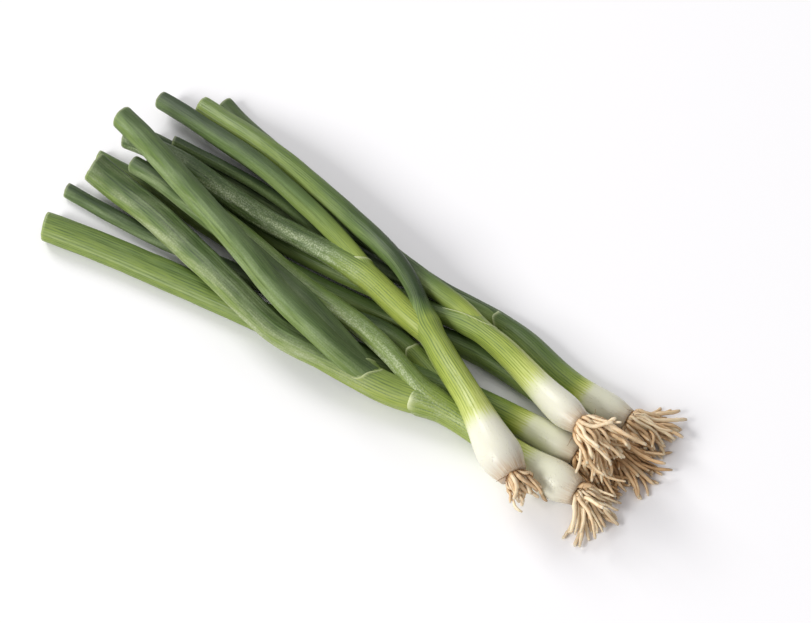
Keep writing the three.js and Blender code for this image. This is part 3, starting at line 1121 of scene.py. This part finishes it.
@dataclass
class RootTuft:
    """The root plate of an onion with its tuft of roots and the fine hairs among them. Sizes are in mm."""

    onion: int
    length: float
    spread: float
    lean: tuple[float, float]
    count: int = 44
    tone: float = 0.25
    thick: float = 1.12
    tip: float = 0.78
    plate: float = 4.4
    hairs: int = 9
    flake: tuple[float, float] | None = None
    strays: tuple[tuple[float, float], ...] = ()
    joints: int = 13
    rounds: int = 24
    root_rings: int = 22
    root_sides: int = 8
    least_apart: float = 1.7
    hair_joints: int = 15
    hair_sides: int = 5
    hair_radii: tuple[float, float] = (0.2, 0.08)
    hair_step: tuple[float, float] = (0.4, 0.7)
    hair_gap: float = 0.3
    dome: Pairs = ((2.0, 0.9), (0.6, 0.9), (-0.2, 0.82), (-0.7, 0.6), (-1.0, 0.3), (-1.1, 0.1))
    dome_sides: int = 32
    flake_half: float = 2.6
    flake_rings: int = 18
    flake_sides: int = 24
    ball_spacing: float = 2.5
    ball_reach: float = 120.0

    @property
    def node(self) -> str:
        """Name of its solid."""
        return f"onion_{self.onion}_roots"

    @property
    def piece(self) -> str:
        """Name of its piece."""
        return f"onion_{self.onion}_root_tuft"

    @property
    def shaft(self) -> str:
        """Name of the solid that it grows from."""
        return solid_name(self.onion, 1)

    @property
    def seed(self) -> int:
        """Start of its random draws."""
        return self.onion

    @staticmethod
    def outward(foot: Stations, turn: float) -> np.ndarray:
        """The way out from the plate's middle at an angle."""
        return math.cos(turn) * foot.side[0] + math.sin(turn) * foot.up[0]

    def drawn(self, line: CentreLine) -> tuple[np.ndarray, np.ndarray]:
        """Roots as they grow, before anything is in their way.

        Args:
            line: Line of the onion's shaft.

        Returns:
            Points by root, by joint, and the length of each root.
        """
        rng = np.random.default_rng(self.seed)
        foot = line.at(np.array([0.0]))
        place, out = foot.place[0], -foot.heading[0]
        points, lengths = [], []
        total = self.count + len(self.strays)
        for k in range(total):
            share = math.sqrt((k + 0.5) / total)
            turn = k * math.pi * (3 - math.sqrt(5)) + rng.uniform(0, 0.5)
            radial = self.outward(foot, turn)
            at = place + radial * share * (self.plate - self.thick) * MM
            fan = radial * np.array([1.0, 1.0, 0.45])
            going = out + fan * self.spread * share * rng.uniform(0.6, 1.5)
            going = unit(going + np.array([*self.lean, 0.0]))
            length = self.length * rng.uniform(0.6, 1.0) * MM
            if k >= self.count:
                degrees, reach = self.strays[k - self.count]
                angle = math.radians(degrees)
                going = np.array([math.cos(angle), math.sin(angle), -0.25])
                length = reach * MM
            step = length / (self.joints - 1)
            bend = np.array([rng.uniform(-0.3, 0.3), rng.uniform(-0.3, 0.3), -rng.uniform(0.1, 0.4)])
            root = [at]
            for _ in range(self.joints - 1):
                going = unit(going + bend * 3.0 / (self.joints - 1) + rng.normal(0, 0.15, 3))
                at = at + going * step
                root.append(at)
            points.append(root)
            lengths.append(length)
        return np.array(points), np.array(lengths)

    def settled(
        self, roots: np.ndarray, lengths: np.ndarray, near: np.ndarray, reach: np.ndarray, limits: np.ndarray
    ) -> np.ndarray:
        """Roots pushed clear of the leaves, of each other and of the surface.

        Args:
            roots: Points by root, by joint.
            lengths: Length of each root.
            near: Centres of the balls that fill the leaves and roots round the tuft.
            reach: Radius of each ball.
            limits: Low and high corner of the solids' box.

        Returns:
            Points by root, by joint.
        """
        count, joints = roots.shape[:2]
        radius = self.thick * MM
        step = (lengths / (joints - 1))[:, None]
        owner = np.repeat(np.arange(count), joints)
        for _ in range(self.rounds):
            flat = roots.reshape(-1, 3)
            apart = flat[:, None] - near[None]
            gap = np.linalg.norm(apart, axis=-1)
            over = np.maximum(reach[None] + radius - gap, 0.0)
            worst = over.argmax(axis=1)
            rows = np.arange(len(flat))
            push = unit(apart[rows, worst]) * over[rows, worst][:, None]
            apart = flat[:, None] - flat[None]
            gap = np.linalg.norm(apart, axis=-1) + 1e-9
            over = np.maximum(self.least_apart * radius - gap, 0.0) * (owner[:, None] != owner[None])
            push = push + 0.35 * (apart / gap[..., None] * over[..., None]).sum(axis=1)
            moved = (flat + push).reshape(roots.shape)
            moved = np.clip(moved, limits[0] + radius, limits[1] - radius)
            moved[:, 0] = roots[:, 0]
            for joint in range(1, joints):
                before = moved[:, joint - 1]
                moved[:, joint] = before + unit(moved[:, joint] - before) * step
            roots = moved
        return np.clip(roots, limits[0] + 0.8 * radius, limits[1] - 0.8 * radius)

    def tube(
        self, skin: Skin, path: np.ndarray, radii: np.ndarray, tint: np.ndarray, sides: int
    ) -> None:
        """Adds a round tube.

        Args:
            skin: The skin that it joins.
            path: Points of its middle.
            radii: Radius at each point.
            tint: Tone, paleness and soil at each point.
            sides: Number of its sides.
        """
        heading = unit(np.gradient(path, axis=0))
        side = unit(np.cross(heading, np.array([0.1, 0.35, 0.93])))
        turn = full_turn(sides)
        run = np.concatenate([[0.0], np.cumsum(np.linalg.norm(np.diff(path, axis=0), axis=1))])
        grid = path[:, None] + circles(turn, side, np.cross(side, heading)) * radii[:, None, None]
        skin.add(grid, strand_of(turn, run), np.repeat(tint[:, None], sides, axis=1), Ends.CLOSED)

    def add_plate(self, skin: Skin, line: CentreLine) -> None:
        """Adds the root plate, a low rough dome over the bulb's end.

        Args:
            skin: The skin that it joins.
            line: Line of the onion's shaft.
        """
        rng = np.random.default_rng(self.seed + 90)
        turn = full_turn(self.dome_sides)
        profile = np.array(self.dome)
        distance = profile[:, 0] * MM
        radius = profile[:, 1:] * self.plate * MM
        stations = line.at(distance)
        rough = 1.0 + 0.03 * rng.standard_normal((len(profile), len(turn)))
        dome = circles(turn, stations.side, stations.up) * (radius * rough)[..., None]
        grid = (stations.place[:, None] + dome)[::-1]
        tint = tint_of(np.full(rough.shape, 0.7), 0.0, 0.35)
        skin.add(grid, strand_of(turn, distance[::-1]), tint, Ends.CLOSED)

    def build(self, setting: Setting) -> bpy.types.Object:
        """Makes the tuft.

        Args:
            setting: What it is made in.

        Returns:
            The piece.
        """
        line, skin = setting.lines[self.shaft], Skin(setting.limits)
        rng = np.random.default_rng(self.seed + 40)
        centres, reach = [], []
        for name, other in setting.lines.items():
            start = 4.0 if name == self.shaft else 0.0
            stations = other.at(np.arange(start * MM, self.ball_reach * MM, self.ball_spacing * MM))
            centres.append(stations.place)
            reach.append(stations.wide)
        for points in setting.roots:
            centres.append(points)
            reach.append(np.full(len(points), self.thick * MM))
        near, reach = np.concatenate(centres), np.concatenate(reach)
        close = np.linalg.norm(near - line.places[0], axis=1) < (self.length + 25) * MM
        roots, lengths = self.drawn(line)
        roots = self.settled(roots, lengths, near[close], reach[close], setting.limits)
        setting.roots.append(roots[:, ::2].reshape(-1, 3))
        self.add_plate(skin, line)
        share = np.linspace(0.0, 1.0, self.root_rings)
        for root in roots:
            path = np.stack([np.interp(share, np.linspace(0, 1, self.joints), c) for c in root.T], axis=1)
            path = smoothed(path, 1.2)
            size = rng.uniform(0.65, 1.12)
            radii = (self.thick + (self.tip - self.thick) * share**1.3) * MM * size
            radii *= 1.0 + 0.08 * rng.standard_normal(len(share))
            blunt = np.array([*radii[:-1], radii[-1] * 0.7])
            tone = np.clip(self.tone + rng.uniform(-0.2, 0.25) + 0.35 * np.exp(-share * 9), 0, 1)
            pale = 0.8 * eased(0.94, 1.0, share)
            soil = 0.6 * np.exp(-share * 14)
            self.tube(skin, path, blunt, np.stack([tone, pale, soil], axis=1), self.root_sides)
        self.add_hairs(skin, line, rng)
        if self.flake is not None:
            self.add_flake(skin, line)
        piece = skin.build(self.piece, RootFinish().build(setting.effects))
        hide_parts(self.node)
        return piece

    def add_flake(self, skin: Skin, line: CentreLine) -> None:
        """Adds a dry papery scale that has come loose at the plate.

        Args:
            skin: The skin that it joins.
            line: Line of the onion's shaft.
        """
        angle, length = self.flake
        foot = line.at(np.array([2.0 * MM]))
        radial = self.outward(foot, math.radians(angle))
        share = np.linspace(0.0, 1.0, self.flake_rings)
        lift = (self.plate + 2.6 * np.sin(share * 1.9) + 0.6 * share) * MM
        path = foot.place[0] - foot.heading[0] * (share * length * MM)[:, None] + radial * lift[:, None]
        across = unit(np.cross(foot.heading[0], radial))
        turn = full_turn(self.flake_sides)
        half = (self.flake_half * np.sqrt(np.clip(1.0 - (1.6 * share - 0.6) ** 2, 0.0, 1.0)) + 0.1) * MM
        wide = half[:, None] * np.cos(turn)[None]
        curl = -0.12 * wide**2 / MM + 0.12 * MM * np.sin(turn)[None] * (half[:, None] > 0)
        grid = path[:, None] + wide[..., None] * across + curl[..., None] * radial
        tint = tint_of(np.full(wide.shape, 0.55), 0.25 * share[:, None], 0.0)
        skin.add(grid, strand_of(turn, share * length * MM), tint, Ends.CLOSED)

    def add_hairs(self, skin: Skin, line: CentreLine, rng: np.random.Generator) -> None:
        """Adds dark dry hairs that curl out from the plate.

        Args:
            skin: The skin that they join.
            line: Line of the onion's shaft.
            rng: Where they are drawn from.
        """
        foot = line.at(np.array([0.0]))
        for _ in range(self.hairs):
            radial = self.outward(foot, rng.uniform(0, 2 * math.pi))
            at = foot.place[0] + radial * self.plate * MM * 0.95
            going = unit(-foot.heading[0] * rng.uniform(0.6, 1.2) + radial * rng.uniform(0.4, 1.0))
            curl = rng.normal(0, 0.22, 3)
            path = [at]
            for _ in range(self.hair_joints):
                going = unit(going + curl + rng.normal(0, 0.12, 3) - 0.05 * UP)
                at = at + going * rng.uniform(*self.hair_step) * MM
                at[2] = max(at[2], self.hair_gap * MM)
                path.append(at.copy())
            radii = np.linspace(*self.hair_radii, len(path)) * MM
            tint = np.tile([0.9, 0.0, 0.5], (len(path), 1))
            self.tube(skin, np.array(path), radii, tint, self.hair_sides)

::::

▶ **INSTRUCTIONS FOR THE TASK**
Filter out every line that lacks the word "node", and copy the rest.

▶ **CORRECT ANSWER**
    def node(self) -> str:
        hide_parts(self.node)